予算の種類・構成-公務員試験財政学
こんにちは、先輩。先日は「予算の機能」と「予算の原則」について教えていただきありがとうございました。おかげで予算について少しずつ理解できるようになりました。
こんにちは、カズ。財政学の範囲で予算について覚えること多いからね~。ひとまず少しずつ理解できているようで良かった。
はい。でも今度は色々な予算があって、なんだか分からなくなってしまいました。
なるほど…。確かに「○○予算」っていう言葉がたくさんあるから分からなくなるよね。そうしたら今日は、予算を大まかに分類して、予算の大枠をイメージできるようにしていこう。
予算の分類
予算とは「一定期間における政府の収支計画を規定したもので、法律の形式または法律に準じた形式で議会の承認を受けたもの」を言います。この予算ですが、具体的にどういう体系なのかは国によって異なります。公務員試験では日本の予算制度について出題されるので、ここでは2つの分類方法に沿って日本の予算を見ていきたいと思います。
まず、予算を政府活動によって分類する方法があります。この時、日本の予算は「一般会計予算」、「特別会計予算」、「政府関係機関予算」の3つに分類されます。
また、別の分類方法として、成立時期による分類があります。例えば、上記の予算は、通常その年度が始まる前に議会で承認されることによって、その年の予算として成立します。このような予算を「本予算」あるいは「当初予算」と言います。

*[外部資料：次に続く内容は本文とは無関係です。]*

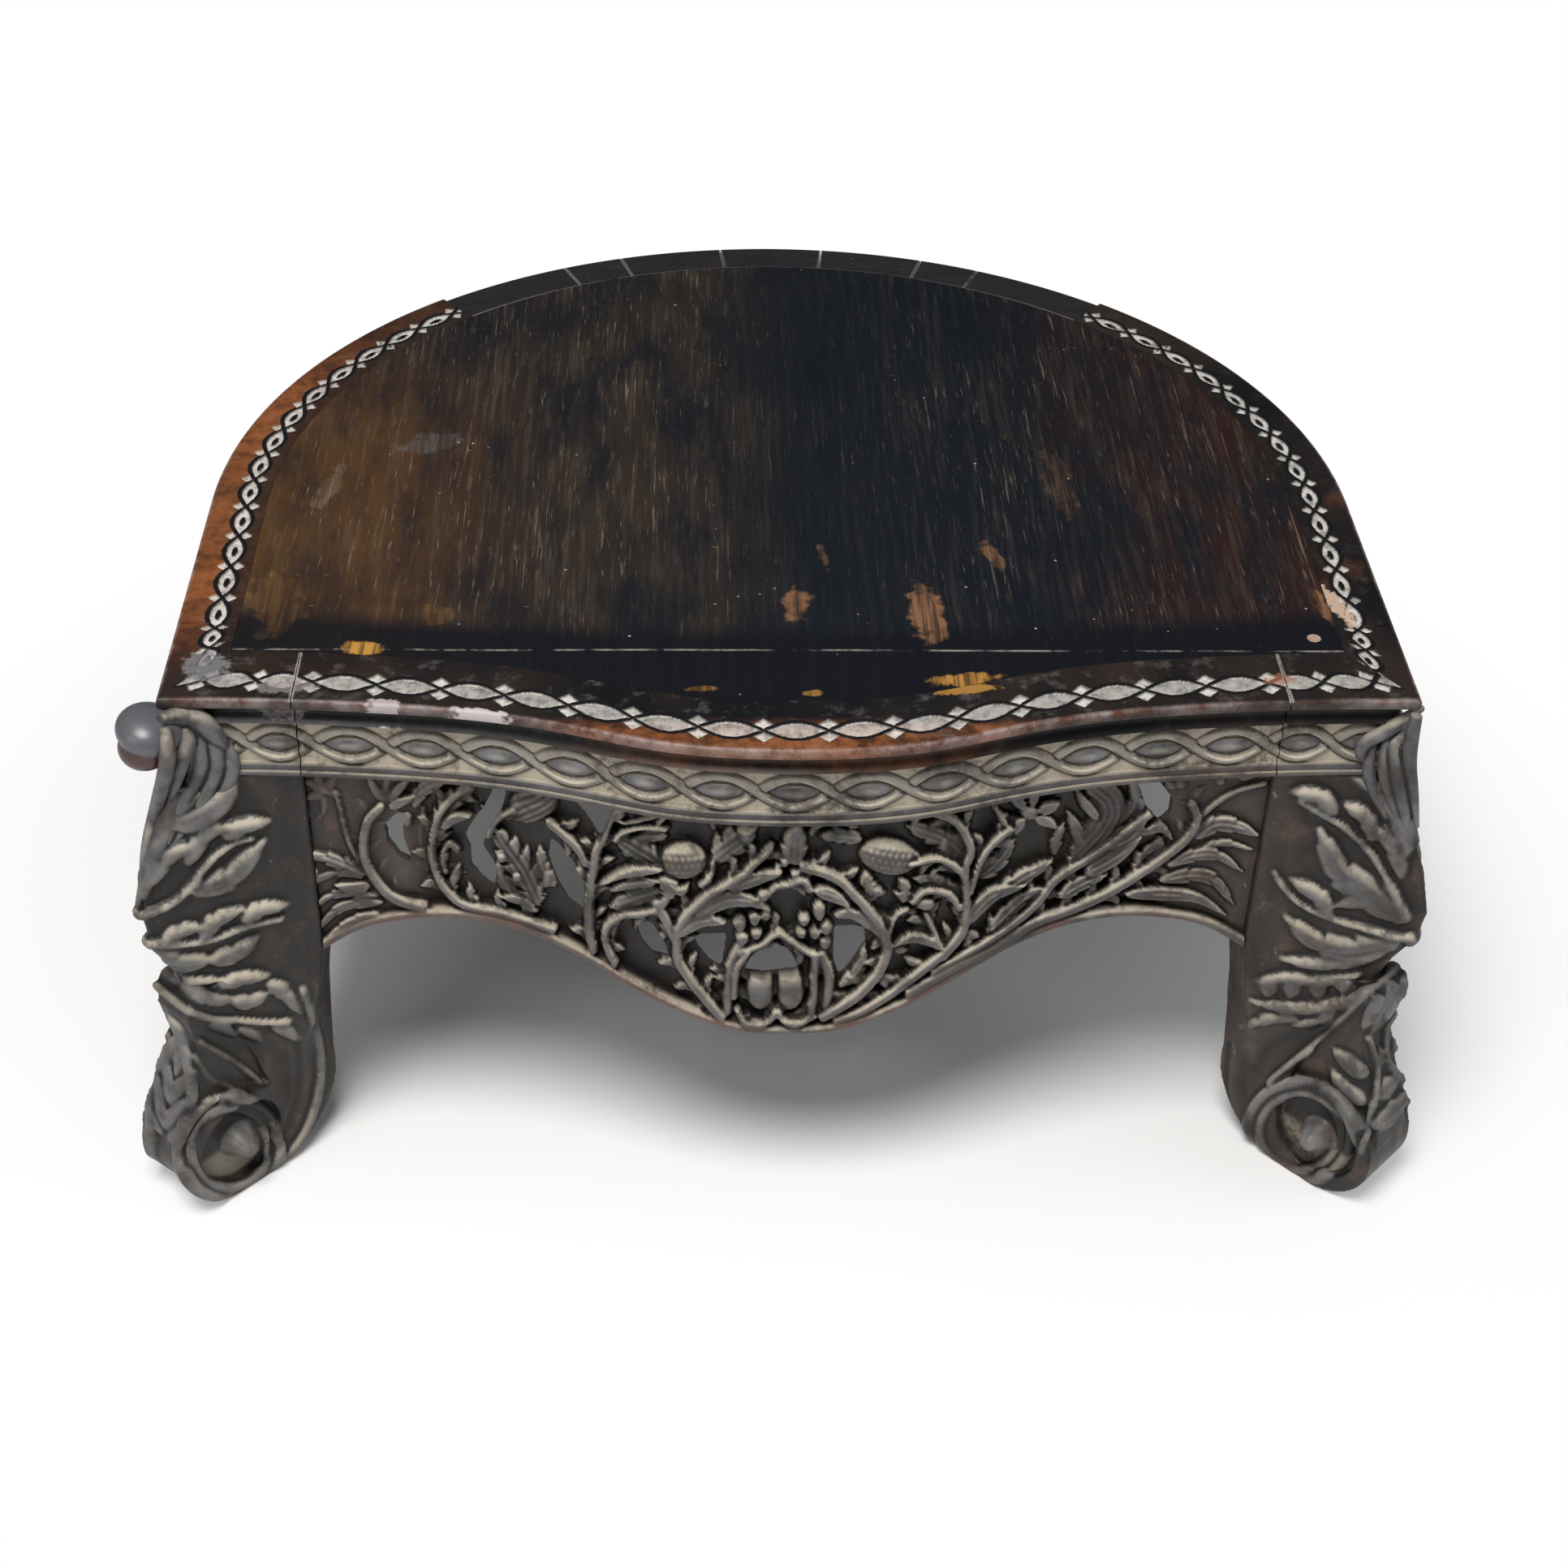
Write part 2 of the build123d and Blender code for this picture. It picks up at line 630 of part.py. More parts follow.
# Glue blocks in the corners between rails and legs
def build_glue_blocks(legs_solid):
    """Three-cornered blocks for one front and one rear leg on the left, fitted to rails and legs."""
    low = rim_z - glue_block_height - (rail_height - glue_block_height) / 2
    high = low + glue_block_height
    taken = rail_ring + legs_solid[0] + legs_solid[1]
    inner_y = corner_y - joint_forward + rail_inner_inset
    inner_x = -half_width + rail_inner_inset
    side = glue_block_length
    low_y = inner_y - joint_forward
    front_triangle = [(-joint_x, low_y), (-joint_x + side, low_y), (-joint_x, inner_y + side)]
    side_triangle = [(inner_x, joint_y), (inner_x + side, joint_y), (inner_x, joint_y + side)]
    front = [prism(front_triangle, low, high) - taken, prism(side_triangle, low, high) - taken]
    rear = []
    for angle, turn in zip(rear_leg_angles, (-1, 1)):
        radius = half_width - rail_inner_inset
        swing = degrees(glue_block_length / radius)
        points = [polar(radius + overrun, angle), polar(radius + overrun, angle + turn * swing),
                  polar(radius - glue_block_length, angle)]
        rear.append(prism(points, low, high) - taken)
    return front, rear


def fuse_all(solids):
    """One group of separate solids."""
    return Compound(children=[s for shape in solids for s in shape.solids()])


def build():
    """Every node of the stool, by name."""
    nodes = {}
    front_left = front_leg() + corner_scroll(knob_radius, knob_out, knob_drop)
    front_right = mirrored(front_leg() + corner_scroll(stub_radius, stub_out, stub_drop))
    rear_left = rear_leg()
    rear_right = mirrored(rear_left)

    boards, tongues = build_boards()
    battens = build_battens()
    screws = build_screws()
    front_dowels, rear_dowels = build_dowels()
    pins = build_pins()
    pegs = build_pegs()
    blocks_front, blocks_rear = build_glue_blocks((front_left, rear_left))

    left_dowels = front_dowels + rear_dowels
    dowels = left_dowels + [mirrored(d) for d in left_dowels]

    nodes["leg_front_left"] = front_left - front_dowels - pegs
    nodes["leg_front_right"] = front_right - [mirrored(d) for d in front_dowels] - pegs
    nodes["leg_rear_left"] = rear_left - rear_dowels - pegs
    nodes["leg_rear_right"] = rear_right - [mirrored(d) for d in rear_dowels] - pegs

    nodes["rim_front"] = (rim_ring & front_zone) - pins
    rim_side = rim_ring & side_zone
    nodes["rim_side_left"] = rim_side - pins
    nodes["rim_side_right"] = mirrored(rim_side) - pins
    low_rim = rim_ring - slab(-overrun, -overrun, stool_height - rear_block_drop, stool_height + overrun)
    edges = rear_edges()
    for i, (first, last) in enumerate(zip(edges, edges[1:])):
        nodes[f"rim_rear_block_{i + 1}"] = (low_rim & wedge(first, last)) - pins

    nodes["rail_front"] = (rail_ring & front_zone) - dowels - pins
    rail_side = rail_ring & side_zone
    nodes["rail_side_left"] = rail_side - dowels - pins
    nodes["rail_side_right"] = mirrored(rail_side) - dowels - pins
    nodes["rail_rear"] = (rail_ring & rear_zone) - dowels - pins

    front_wall = apron_ring(apron_thickness) & front_zone
    front_wall -= below_edge(joint_x, front_apron_shares, pendant_drop, Plane.XZ)
    nodes["apron_front"] = front_wall - front_relief() - dowels
    plain_ring = apron_ring(plain_apron_thickness)
    side_end_y = polar(half_width, rear_leg_angles[1])[1]
    side_half = (side_end_y - joint_y) / 2
    side_plane = Plane(origin=(0, joint_y + side_half, 0), x_dir=(0, 1, 0), z_dir=(1, 0, 0))
    side_wall = plain_ring & side_zone
    side_wall -= below_edge(side_half, plain_apron_shares, side_pendant_drop, side_plane)
    straight = arc_y - corner_y
    side_end = straight + half_width * radians(180 - rear_leg_angles[1])
    side_wall -= wall_relief((leg_block + side_end) / 2, (side_end - leg_block) / 2, side_repeat_share)
    nodes["apron_side_left"] = side_wall - dowels
    nodes["apron_side_right"] = mirrored(side_wall) - dowels
    rear_half = -polar(half_width, rear_leg_angles[0])[0]
    rear_wall = plain_ring & rear_zone
    rear_wall -= below_edge(rear_half, plain_apron_shares, side_pendant_drop, Plane.XZ)
    rear_run_half = half_width * radians(rear_leg_angles[0] - 90)
    rear_wall -= wall_relief(straight + half_width * radians(90), rear_run_half, rear_repeat_share)
    nodes["apron_rear"] = rear_wall - dowels

    for i, board in enumerate(boards):
        nodes[f"seat_board_{i + 1}"] = board - tongues - screws - pegs
    nodes["board_tongues"] = fuse_all(tongues)
    for name, batten in zip(("batten_front", "batten_rear"), battens):
        clear = batten - nodes["leg_rear_left"] - nodes["leg_rear_right"]
        nodes[name] = clear - screws
    nodes["batten_screws"] = fuse_all(screws)

    nodes["glue_blocks_front_left"] = fuse_all(blocks_front)
    nodes["glue_blocks_front_right"] = fuse_all([mirrored(b) for b in blocks_front])
    nodes["glue_blocks_rear_left"] = fuse_all(blocks_rear)
    nodes["glue_blocks_rear_right"] = fuse_all([mirrored(b) for b in blocks_rear])
    nodes["dowels_front_left"] = fuse_all(front_dowels)
    nodes["dowels_front_right"] = fuse_all([mirrored(d) for d in front_dowels])
    nodes["dowels_rear_left"] = fuse_all(rear_dowels)
    nodes["dowels_rear_right"] = fuse_all([mirrored(d) for d in rear_dowels])
    nodes["rim_pins"] = fuse_all(pins)
    nodes["seat_pegs"] = fuse_all(pegs)
    return nodes


def main():
    os.makedirs("parts", exist_ok=True)
    for name, shape in build().items():
        export_step(shape, f"parts/{name}.step")


main()
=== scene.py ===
"""Looks of the carved low stool: rim and frieze bands, foliage aprons, carved legs and finishes.

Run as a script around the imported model. Lengths below are in millimetres, times MM for metres.
"""
from functools import reduce, wraps
from math import cos, pi, radians, sin

import bmesh
import bpy
import numpy as np
from bpy.props import FloatProperty, FloatVectorProperty, PointerProperty
from mathutils import Matrix, Vector
from mathutils.bvhtree import BVHTree


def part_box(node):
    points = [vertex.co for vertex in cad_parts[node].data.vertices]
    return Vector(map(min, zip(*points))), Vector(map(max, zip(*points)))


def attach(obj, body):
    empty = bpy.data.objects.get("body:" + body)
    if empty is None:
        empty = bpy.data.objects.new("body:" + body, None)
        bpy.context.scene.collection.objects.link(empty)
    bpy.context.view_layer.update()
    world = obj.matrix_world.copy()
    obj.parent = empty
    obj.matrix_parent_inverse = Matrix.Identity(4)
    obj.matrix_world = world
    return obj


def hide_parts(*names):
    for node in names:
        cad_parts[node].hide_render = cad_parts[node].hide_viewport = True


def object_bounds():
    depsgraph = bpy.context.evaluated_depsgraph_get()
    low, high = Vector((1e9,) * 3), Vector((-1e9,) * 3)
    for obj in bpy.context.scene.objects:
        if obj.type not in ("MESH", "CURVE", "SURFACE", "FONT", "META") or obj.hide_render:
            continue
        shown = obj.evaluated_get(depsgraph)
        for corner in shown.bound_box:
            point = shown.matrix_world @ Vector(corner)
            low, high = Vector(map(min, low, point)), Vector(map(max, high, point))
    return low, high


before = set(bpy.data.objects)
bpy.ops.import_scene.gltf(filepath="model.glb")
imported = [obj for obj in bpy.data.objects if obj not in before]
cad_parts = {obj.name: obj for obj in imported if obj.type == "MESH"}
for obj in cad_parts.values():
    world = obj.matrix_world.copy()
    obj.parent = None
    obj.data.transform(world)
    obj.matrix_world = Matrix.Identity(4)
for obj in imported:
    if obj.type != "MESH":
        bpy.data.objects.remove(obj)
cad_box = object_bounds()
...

しかしながら、予算の配分などに問題があった場合、その年度が始まる前までに議会で承認されないこともあります。その際、本予算が成立するまでの必要な経費を充当するための暫定的な予算が必要になります。これを「暫定予算」と言います。但しもちろん、「暫定予算」も予算であることには変わりないため、議会の承認が必要となります。
また、今年の新型コロナウイルスのように予期せぬ自然災害などが起こり、予算の大幅な変更が必要になることがあります。この時、本予算が既に承認され執行されてはいますが、内閣が本予算を変更した予算を組むことができます。これを「補正予算」と言います。
政府活動の分類による予算の構成
「一般会計予算」、「特別会計予算」、「政府関係機関予算」の3つは、公務員試験ではよく問われるので、ここからは具体的にそれぞれ見ていきましょう。実は、これら3つの予算は、重複する部分もあり、キレイに分類するというのは難しいです。公務員試験では、それぞれどういう性格の予算なのかなどを問われるので、それぞれ特徴を掴んでしまいましょう。
一般会計予算
「一般会計予算」とは、「国の基本的な公共サービス供給に関する歳入歳出を経理する会計の予算」を言います。普通ニュースなどで「予算」と言った時には、「一般会計予算」のことを言います。一般会計予算の歳出入は、基本的にはイコールになります。「令和2年度一般会計歳入歳出概算」を見てみると、歳入歳出それぞれの概算額合計は約102.6兆円となります。
[参考]財務省「令和2年度予算政府案」
特別会計予算
一方で、「特別会計予算」とは、「国が特定の事業を行う場合、あるいは特定の資金を保有してその運用を行う場合、その他特定の歳入を持って特定の歳出にあて一般の歳入歳出と区分して経理する必要がある場合に限り、法律を持って設置された会計の予算」(財政法第13条)のことを言います。
「特別会計の歳出予算額」によると、令和2年度の特別会計予算の歳出総額は約391.8兆円ですが、他の予算との重複分を除いた純計額は196.8兆円となります。
[出典]財務省「特別会計について(令和2年度予算)」
特別会計は、東日本大震災復興特別会計や年金特別会計などがあり、令和元年度時点で、13会計が特別会計予算に当たります。
政府関係機関予算
3つ目の「政府関係機関予算」とは、「その予算について国会の議決を必要とする機関の会計の予算」を言います。政府関係機関とは、企業的な経営活動が求められるものの、公共の利益のため国に近い事業を実施している機関のことを言います。
令和2年度現在、沖縄振興開発金融公庫、株式会社日本政策金融公庫、株式会社国際協力銀行、独立行政法人国際協力機構有償資金協力部門の4機関が政府関係機関予算として、国会の議決を必要とされています。
最後に
以上、今回は国の予算について見てきました。地方公務員志望の受験生にとっては国の予算は無関係と考えてしまうかもしれませんが、財政の部分はどの自治体にとっても重要な部分です。面接などでも知識として理解しておくといいと思うので、まずはしっかりと大枠を理解してしまいましょう。